Et si le récit en lui-même s’avère passionnant pour quiconque serait étranger à ce personnage haut en couleurs, le traitement offert ici permet d’en dessiner des traits de caractère fascinants. Au moins de quoi justifier l’approcher techno-thriller, largement appuyée par la composition illuminée d’un Carter Burwell déchainé. En effet, il s’agit là d’approcher la psychologie d’un homme étrange, sorte de génie paranoïaque et leader d’une rébellion qui finit par lui échapper. Tout ceci est fascinant, sauf qu’il va falloir attendre une conclusion là encore terriblement didactique pour que le propos général du film se montre enfin au grand jour, tandis que ni la narration ni la mise en scène n’ont permis de le faire vivre dans tout ce qui précédait. Il s’agit d’un aveu d’échec d’auteurs pas assez solides pour éviter le piège de l’explication de texte. La véritable performance du Cinquième pouvoir se situe finalement au niveau de son duo d’acteurs, qui parviennent à émerger de la symphonie électronique et d’une narration parfois violente.
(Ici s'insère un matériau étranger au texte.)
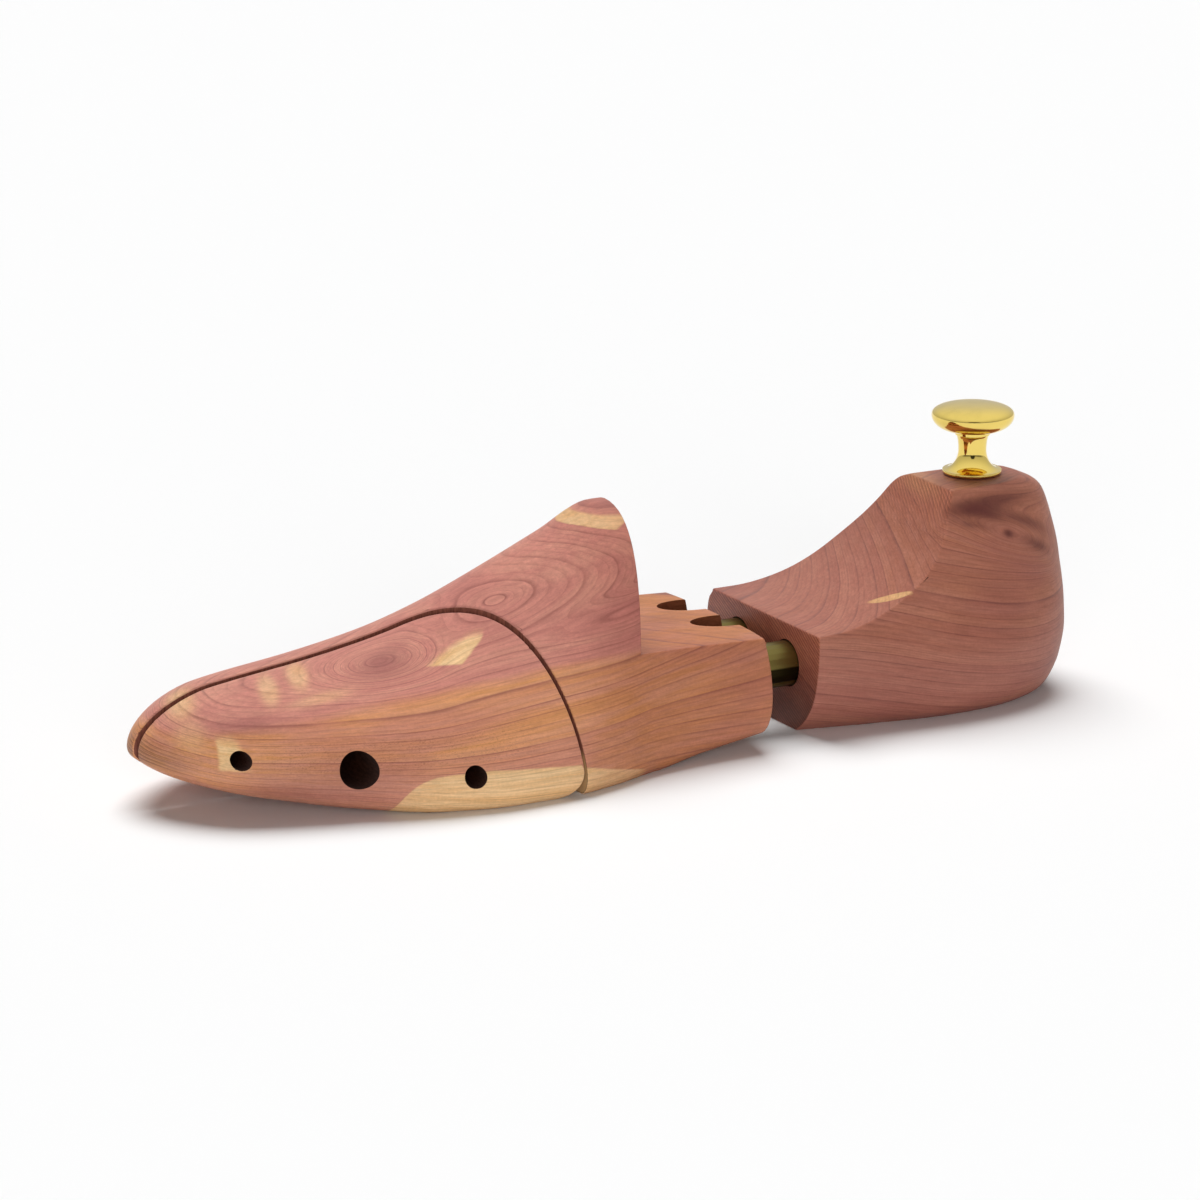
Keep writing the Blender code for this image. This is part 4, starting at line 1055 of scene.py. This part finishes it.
# Pale patches: the planes (normal, level, softness) that bound each
FORE_PATCHES = [
    [((0.03, 0, 1), 32.1, 0.25), ((-0.483, 0, 0.876), 56.5, 0.3), ((-0.682, 0, 0.731), 60.5, 0.3),
     ((0.3406, 0, -0.940), -54.02, 0.7), ((0, 0, -1), -39.3, 1.8)],
    [((1, 0, -0.09), -127.2, 0.5), ((-1, 0.2, -0.35), 109.0, 1.4), ((0, 0, -1), -22.5, 1.5),
     ((0, 0, 1), 15.0, 0.8)],
]
# Pale layers of the growth: the rings (first, last, softness), their planes and their strength
FORE_LAYERS = [
    (13.14, 13.62, 0.05, [((-0.347, 0, 0.938), 60.4, 0.3), ((1, 0, 0), -29.0, 3.0)], 0.95),
]
# Pale glows: centre, direction, long and short size, strength, and the bell's range
FORE_GLOWS = [
    ((-97, -7, 33), (0.3, 1, 0.2), 5.5, 2.1, 0.6, 0.05, 0.9),
    ((-106.5, -9.5, 31), (0.3, 1, 0.2), 6.0, 2.0, 0.55, 0.05, 0.9),
    ((-127, 0, 27.3), (0.3, 1, 0.3), 6.0, 3.0, 0.7, 0.0, 1.0),
    ((-129.7, -11.3, 23), (0.2, 1, 0.1), 5.0, 3.0, 0.35, 0.0, 1.0),
    ((-96, -18.3, 29.6), (1, -0.05, 0.13), 7.0, 1.6, 0.35, 0.0, 1.0),
]
# The heel's second glow is painted light: it lightens the plateau in front of the knob, where the knob's
# shadow falls
HEEL_GLOWS_AND_PAINTED_LIGHT = [
    ((75.5, -20.7, 34.4), (0.623, -0.722, 0.304), 5.6, 1.35, 0.95, 0.42, 0.6),
    ((99, 2, 59.5), (0.2, 1, 0), 9.0, 3.2, 0.3, 0.0, 1.0),
]
# Planes that bound the specks low on the forepart's side
FORE_SPECKLE = [((0, 0, 1), 13.0, 1.5), ((0, 0, -1), -21.0, 1.5), ((1, 0, 0), -115.0, 8.0),
                ((-1, 0, 0), 45.0, 8.0)]
# Dark places: centre, direction, long and short size, and strength
FORE_DARKS = [
    ((-75.5, -14, 33.6), (1, 0, 0.1), 5.5, 3.6, 0.6),
    ((-71, -10, 37), (1, 0.3, 0.3), 4.0, 2.2, 0.3),
    ((-117.6, -18.2, 25.2), (1, -0.4, 0.1), 7.0, 2.6, 0.45),
    ((-112, -26, 9.5), (1, -0.4, -0.1), 9.0, 3.0, 0.45),
    ((-96, -33, 9), (1, -0.3, 0), 12.0, 4.5, 0.42),
    ((-133, -10.7, 14), (1, -0.5, 0), 6.0, 3.0, 0.2),
    ((15, -1, 31), (1, 0.5, 0), 7.0, 4.0, 0.3),
]
HEEL_DARKS = [
    ((105, -16.2, 54.6), (1, 0, -0.05), 7.0, 1.9, 1.0),
    ((114, -15.2, 56), (1, 0.1, 0), 8.0, 1.4, 0.75),
    ((108.5, -17, 53.2), (1, -0.05, -0.4), 4.5, 1.1, 0.85),
    ((121, -17, 49.5), (1, 0.1, -0.45), 7.0, 1.3, 0.7),
    ((124, -19.3, 42.8), (1, 0.1, -0.45), 4.0, 1.3, 0.75),
    ((104, -18.6, 50.5), (1, 0, -0.35), 6.0, 0.9, 0.55),
    ((114, -19.8, 47.4), (1, 0, -0.2), 1.2, 0.9, 0.95),
]

# The pale strip along the forepart's bottom edge, in mm, and how its top falls from the crest
SAPWOOD_TOP = 11.0
SAPWOOD_CREST = -58.0
SAPWOOD_TAIL = -30.0
SAPWOOD_TOE_RUN = -0.04
SAPWOOD_TOE_POWER = 6.0
SAPWOOD_TOE_DROP = 7.8
SAPWOOD_REAR_SLOPE = 0.085
SAPWOOD_TAIL_SLOPE = 0.17
SAPWOOD_SEAM = (-32.6, -32.0, 0.0, 0.8)
SAPWOOD_END = (-12.0, -8.0, 1.0, 0.0)
SAPWOOD_WAVER = 0.4
SAPWOOD_EDGE = (-0.3, 0.3)

# Where the forepart and the heel are orange, in mm
BAND_SLANT = (-0.077, 0.0, 1.0)
BAND_TOP = (32.0, 35.0, 1.0, 0.0)
BAND_FOOT = (13.0, 24.0, 0.35, 1.0)
BAND_TAIL = (-45.0, -15.0)
HEEL_STREAK_RUN = (0.004, -0.03, 0.09)
HEEL_STREAK_RANGE = (-0.6, 1.0, 0.1, 0.75)


def swollen(field, place, knots):
    """A growth field that swells round its knots."""
    for amount, knot in knots:
        field = field + bell(place, *knot) * amount
    return field


def fore_growth(place):
    """Growth layers of the forepart's log: a fan from the toe, ovals on the instep, a knot on the side."""
    height = place.dot(FAN_SLANT)
    x = place.dot(X_AXIS)
    level = height + (height - FAN_HEIGHT) * (x - FAN_START) * (-1 / FAN_LENGTH)
    offset = place - NEST_CENTRE
    run = offset.dot(NEST_FORWARD) / NEST_STRETCH
    rise = offset.dot(NEST_UP)
    nested = NEST_PEAK - (run * run + rise * rise + NEST_BLUNTNESS).math("SQRT")
    share = rise.span(*NEST_RISE_RANGE) * x.span(*NEST_X_RANGE)
    return swollen(level + share * (nested - level), place, FORE_KNOTS)


def heel_growth(place):
    """Growth layers of the heel's log, which lean across it and swell round knots."""
    return swollen(place.dot(HEEL_SLANT), place, HEEL_KNOTS)


def fore_band(place, slow):
    """How orange the forepart is: a band low on its side, and the tail."""
    level = place.dot(BAND_SLANT) + (slow - 0.5) * 4.0
    tail = place.dot(X_AXIS).span(*BAND_TAIL)
    return level.span(*BAND_TOP) * level.span(*BAND_FOOT).math("MAXIMUM", tail)


def heel_band(place, slow):
    """How orange the heel is, in broad streaks along it."""
    return (place.dot(HEEL_STREAK_RUN) + slow * 6.0).math("SINE").span(*HEEL_STREAK_RANGE)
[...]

Si Daniel Brühl livre une interprétation plutôt solide mais sans éclats, dans la droite lignée de ce qu’il a l’habitude de montrer, Benedict Cumberbatch prouve une nouvelle fois qu’il est un des plus grands acteurs du moment. A travers son jeu complexe, fait de subtiles nuances, et une vraie transformation physique, il évolue ici dans une veine qui n’est pas sans rappeler la caractérisation du personnage du Joker dans The Dark Knight, avec notamment la légende de ses cheveux blancs en écho à la cicatrice. Le revers de la médaille est qu’il vampirise le cadre, ne laissant aux autres acteurs que des miettes qu’ils tentent de ramasser dans son ombre. Dommage pour la trop rare et si talentueuse Carice van Houten par exemple, dont la prestation aussi bonne soit-elle ne marquera pas vraiment les mémoires. A l’image de ce film, dont l’application inattaquable parait finalement bien peu de choses face à ce caractère révolutionnaire qu’il tente de véhiculer, sans vraiment y parvenir. Et le tout pour aboutir sur un message finalement assez faiblard, qui tient de l’évidence plus que d’autre chose.